JICA帯広センター、フェアトレードワークショップ’(2021年)


 -供給側にも課題があるのですね。
 SDGsは大前提が持続性なので、持続性とは何かを考えたときに、環境に良いことは持続性であるために大事な要素ではあるのですが、環境に良いことが持続性になるのかというと必ずしもそうではないんですね。

 環境だけに焦点を当ててしまうと、結局は農業経営を苦しめてしまってコスト高になり、売れない、または作る量を減らしなさいとなる。ヨーロッパは今、そういう方向にかじを切っています。そうなると当然、農業としてやっていけないので持続性にはなりません。暮らしてる人たちが安定的に農業経営をしっかりやっていける経済条件を整えなくてはいけない。そういう意味では環境だけが持続性ではないので、経営や経済とのバランスは絶対要素として必要になってきます。

トラクターでスイートコーンの種子と肥料を同時にまく(2018年、芽室町)


 -コロナ禍や戦争など、世界的な経済への影響もありそうです。
 そういう意味では今はエネルギー問題や円安で農業経営として非常に厳しくなってくるだろうと思います。その中でSDGsはどうあるべきかを考えていくと、為替の問題、エネルギー価格や飼料価格の高騰といった問題を上手くリスクを分散し、国内で生産されるもの、節約型の方法を組み合わせて乗り越えていくのが持続的な経営、経済の在り方です。

 「レジリエンス」という、ダメージを受けてもうまくリカバーする復元力という意味の言い方がありますが、レジリエンスを高めていくことは持続性のためにはすごく大事な部分です。畜産や農業経営をする方たちも、この為替の問題やエネルギーの問題、戦争の問題はおそらく予測不可能だったと思います。そういった予測不可能なリスクも何とかリカバーし、経営をやっていく、これが持続性。その持続性を持ちうるためには、どう技術をうまく活用し、新しい技術を取り入れ、より環境にもしっかり対応できるような形にしていくかが大切になります。一番大事なのは、自分たちの作ったものがいくらで買ってもらえるのかです。結局は市場での評価が全てになり、市場で評価されないものを正しいからといって作っても経営としては成り立ちません。消費者が何を考えているのか、経営として適用可能なのかは、そういう需要の部分からアプローチしていかないと分からないですよね。

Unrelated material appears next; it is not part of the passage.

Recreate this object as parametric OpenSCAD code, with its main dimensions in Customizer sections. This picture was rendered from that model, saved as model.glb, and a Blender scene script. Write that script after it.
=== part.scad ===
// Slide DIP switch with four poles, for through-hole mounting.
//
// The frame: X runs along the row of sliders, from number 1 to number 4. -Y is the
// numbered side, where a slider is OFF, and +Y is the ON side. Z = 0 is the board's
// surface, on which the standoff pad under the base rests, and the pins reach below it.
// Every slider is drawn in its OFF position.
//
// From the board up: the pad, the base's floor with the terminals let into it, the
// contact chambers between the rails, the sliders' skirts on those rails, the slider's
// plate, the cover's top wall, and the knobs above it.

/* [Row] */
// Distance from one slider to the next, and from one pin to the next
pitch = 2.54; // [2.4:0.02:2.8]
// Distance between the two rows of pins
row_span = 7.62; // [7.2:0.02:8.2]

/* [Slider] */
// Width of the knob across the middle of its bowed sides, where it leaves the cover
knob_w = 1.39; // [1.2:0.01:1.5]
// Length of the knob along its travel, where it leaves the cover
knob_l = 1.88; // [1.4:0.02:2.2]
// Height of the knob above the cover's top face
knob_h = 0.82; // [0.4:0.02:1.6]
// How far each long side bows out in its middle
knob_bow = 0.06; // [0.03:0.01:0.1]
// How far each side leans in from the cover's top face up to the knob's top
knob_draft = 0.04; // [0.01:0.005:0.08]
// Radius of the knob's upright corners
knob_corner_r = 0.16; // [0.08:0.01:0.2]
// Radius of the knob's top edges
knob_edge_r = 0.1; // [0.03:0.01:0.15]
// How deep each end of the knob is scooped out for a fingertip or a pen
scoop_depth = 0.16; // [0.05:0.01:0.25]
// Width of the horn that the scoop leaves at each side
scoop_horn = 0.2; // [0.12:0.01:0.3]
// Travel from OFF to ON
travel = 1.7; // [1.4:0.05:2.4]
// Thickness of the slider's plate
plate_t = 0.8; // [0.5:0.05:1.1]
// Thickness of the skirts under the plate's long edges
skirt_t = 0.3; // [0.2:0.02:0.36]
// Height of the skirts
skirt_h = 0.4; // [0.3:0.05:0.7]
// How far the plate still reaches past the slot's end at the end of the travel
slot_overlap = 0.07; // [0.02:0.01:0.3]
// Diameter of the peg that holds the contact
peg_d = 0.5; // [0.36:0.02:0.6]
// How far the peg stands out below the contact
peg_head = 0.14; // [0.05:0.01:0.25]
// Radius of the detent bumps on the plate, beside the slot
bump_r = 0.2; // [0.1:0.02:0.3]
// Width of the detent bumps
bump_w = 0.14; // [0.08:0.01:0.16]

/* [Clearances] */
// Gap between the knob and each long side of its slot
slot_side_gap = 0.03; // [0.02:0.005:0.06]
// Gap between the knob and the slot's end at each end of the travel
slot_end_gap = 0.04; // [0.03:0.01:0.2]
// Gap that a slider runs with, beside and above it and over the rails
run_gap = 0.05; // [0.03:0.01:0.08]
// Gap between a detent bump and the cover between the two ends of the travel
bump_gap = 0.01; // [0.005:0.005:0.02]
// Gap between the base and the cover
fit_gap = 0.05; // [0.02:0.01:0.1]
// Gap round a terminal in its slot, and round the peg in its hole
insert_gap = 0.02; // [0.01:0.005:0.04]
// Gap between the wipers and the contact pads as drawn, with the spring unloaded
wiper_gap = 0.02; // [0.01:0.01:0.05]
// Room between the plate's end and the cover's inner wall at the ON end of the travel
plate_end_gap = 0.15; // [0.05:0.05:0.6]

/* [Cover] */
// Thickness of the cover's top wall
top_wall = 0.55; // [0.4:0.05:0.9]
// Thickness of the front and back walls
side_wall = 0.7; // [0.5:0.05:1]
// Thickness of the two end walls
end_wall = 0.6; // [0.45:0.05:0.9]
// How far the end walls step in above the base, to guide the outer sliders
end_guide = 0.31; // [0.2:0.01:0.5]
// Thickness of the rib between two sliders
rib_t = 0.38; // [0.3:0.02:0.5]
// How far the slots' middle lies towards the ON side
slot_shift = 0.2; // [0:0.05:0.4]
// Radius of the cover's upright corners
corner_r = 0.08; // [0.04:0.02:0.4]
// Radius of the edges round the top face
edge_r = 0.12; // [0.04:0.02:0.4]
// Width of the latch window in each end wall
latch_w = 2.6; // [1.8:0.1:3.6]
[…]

小麦の収穫作業。大型コンバインが色付いた麦を刈り取っていく(2022年、音更町)


 -今後の抱負を。
 環境に良い、SDGsに貢献できる技術を社会に定着させるかは、消費者や使う人たちのニーズを知らなければなりません。そこをマッチングさせることが、私の一つの仕事です。消費者はどういうものを求めているのか、またはどれぐらいまでだったら払っていいと思っているのか。そこを逆に、技術開発の目標にしてもらい、消費者とつながるようにうまく経済の中で活用されて循環していく形を作っていきたいです。

 例えばこれから経済が好転し、円安が止まってかつ輸入飼料が安くなれば、また輸入飼料の割合が増えていいと思うんですよね。でも、それで自給飼料をやめるのではなく、コスト的には見合わなくても環境やリスクヘッジの部分として残しておく。化学肥料が安くなったから全部化学肥料にするのではなくて、堆肥やバイオガスプラントの消化液などとうまく組み合わせて、構成のグラデーションを変える。そうしたリスクヘッジは基本的なポートフォリオの考え方ですが、レジリエンスを高めていく経営を考えていくことは農業経済の大事な役割の一つです。こうしたことを考えていくことも持続可能な農業経営につながると思います。

当てはまる目標


<いわもと・ひろゆき>
 北見市出身。帯広畜産大学畜産学部畜産管理学科卒業後、北海道大大学院農学研究科博士前期・後期課程修了。独立行政法人日本学術振興会特別研究委員を振り出しに、北大大学院農学科研究員、政策研究大学院大学文化政策プログラム助手、東京農業大講師、准教授を経て2019年4月から帯広畜産大。専門は農業経済学、フードシステム論、環境経済学。